Dataset extract:
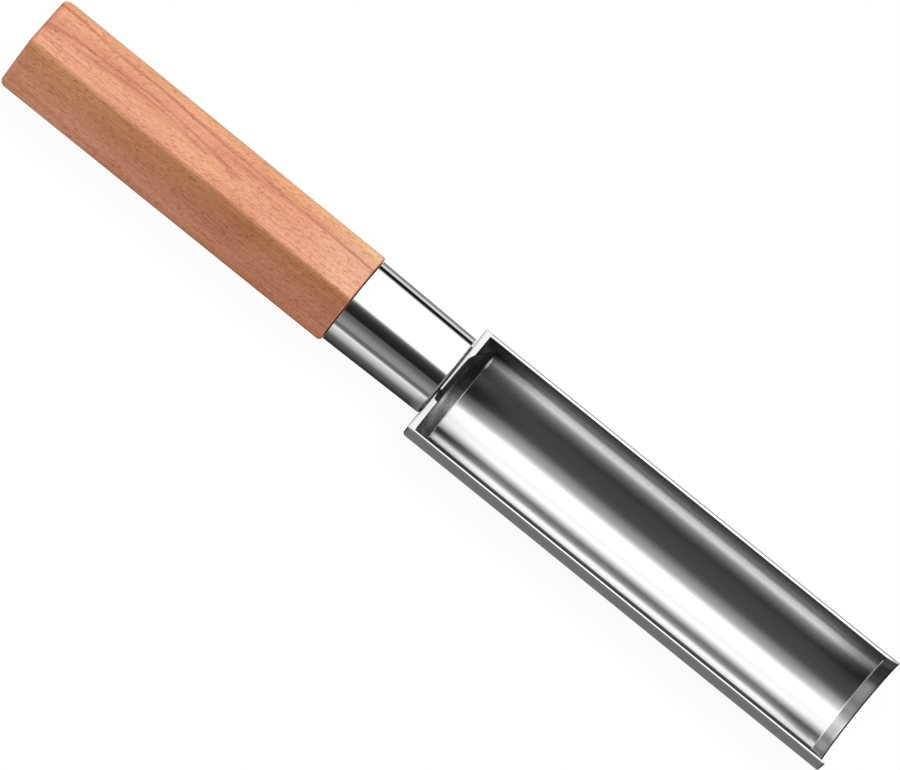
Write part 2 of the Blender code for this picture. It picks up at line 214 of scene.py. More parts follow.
# The wood's colours, and the tints that its colour is multiplied by
WOOD = [(0.30, (0.57, 0.224, 0.114)), (0.50, (0.67, 0.295, 0.160)), (0.70, (0.75, 0.362, 0.205))]
PATCH = (0.77, 0.374, 0.213, 1.0)
FIGURE = (0.47, 0.150, 0.090, 1.0)
OCHRE = (1.0, 1.04, 0.88, 1.0)
PINK = (1.02, 0.975, 1.06, 1.0)
GRAIN_DARK = (0.70, 0.56, 0.48, 1.0)
GRAIN_PALE = (1.10, 1.16, 1.20, 1.0)
# Browner tint with painted shade on the lower side, towards its rear and its front
LOWER_REAR_SHADE = (0.90, 0.86, 0.80, 1.0)
LOWER_FRONT_SHADE = (0.70, 0.59, 0.50, 1.0)
LOWER_PINK = (1.04, 1.10, 1.18, 1.0)
TOP_FRONT = (1.02, 1.18, 1.30, 1.0)
# Painted highlight on the handle's long edges
LONG_EDGE_HIGHLIGHT = (1.10, 1.18, 1.22, 1.0)
BUTT = (0.90, 0.82, 0.76, 1.0)


def photo_camera():
    """Camera fitted to the photograph's outlines of the tool."""
    turn = (Matrix.Rotation(math.radians(-39.223), 3, "Z")
            @ Matrix.Rotation(math.radians(-29.116), 3, "X")
            @ Matrix.Rotation(math.radians(-0.381), 3, "Y"))
    distance = 1900.0
    pixels_per_mm = 3.80
    picture_width = 900
    aside, above = 0.674, -1.977
    data = bpy.data.cameras.new("photo_camera")
    data.sensor_width = 36.0
    data.lens = pixels_per_mm * distance / picture_width * data.sensor_width
    data.clip_start = 0.05
    data.clip_end = 50.0
    camera = bpy.data.objects.new("photo_camera", data)
    bpy.context.scene.collection.objects.link(camera)
    place = turn.transposed() @ Vector((aside, above, distance)) * MM
    camera.matrix_world = (Matrix.Translation(place + Vector((WALL_X, 0.0, RIM_Z)))
                           @ turn.transposed().to_4x4())
    bpy.context.scene.camera = camera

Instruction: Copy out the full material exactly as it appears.

Result of the task:
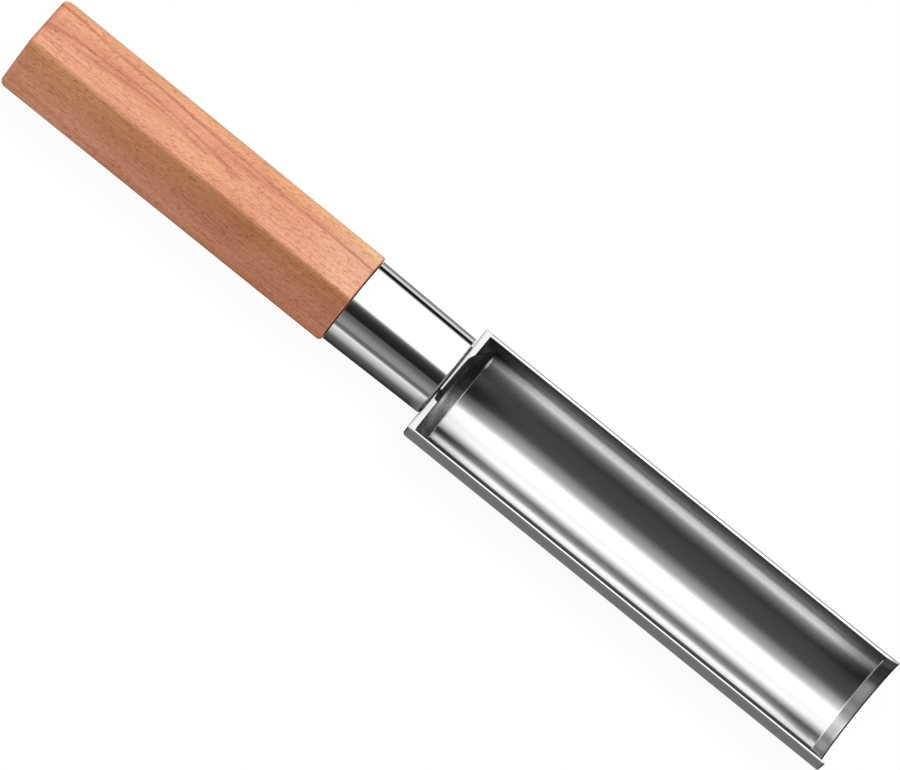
Write part 2 of the Blender code for this picture. It picks up at line 214 of scene.py. More parts follow.
# The wood's colours, and the tints that its colour is multiplied by
WOOD = [(0.30, (0.57, 0.224, 0.114)), (0.50, (0.67, 0.295, 0.160)), (0.70, (0.75, 0.362, 0.205))]
PATCH = (0.77, 0.374, 0.213, 1.0)
FIGURE = (0.47, 0.150, 0.090, 1.0)
OCHRE = (1.0, 1.04, 0.88, 1.0)
PINK = (1.02, 0.975, 1.06, 1.0)
GRAIN_DARK = (0.70, 0.56, 0.48, 1.0)
GRAIN_PALE = (1.10, 1.16, 1.20, 1.0)
# Browner tint with painted shade on the lower side, towards its rear and its front
LOWER_REAR_SHADE = (0.90, 0.86, 0.80, 1.0)
LOWER_FRONT_SHADE = (0.70, 0.59, 0.50, 1.0)
LOWER_PINK = (1.04, 1.10, 1.18, 1.0)
TOP_FRONT = (1.02, 1.18, 1.30, 1.0)
# Painted highlight on the handle's long edges
LONG_EDGE_HIGHLIGHT = (1.10, 1.18, 1.22, 1.0)
BUTT = (0.90, 0.82, 0.76, 1.0)


def photo_camera():
    """Camera fitted to the photograph's outlines of the tool."""
    turn = (Matrix.Rotation(math.radians(-39.223), 3, "Z")
            @ Matrix.Rotation(math.radians(-29.116), 3, "X")
            @ Matrix.Rotation(math.radians(-0.381), 3, "Y"))
    distance = 1900.0
    pixels_per_mm = 3.80
    picture_width = 900
    aside, above = 0.674, -1.977
    data = bpy.data.cameras.new("photo_camera")
    data.sensor_width = 36.0
    data.lens = pixels_per_mm * distance / picture_width * data.sensor_width
    data.clip_start = 0.05
    data.clip_end = 50.0
    camera = bpy.data.objects.new("photo_camera", data)
    bpy.context.scene.collection.objects.link(camera)
    place = turn.transposed() @ Vector((aside, above, distance)) * MM
    camera.matrix_world = (Matrix.Translation(place + Vector((WALL_X, 0.0, RIM_Z)))
                           @ turn.transposed().to_4x4())
    bpy.context.scene.camera = camera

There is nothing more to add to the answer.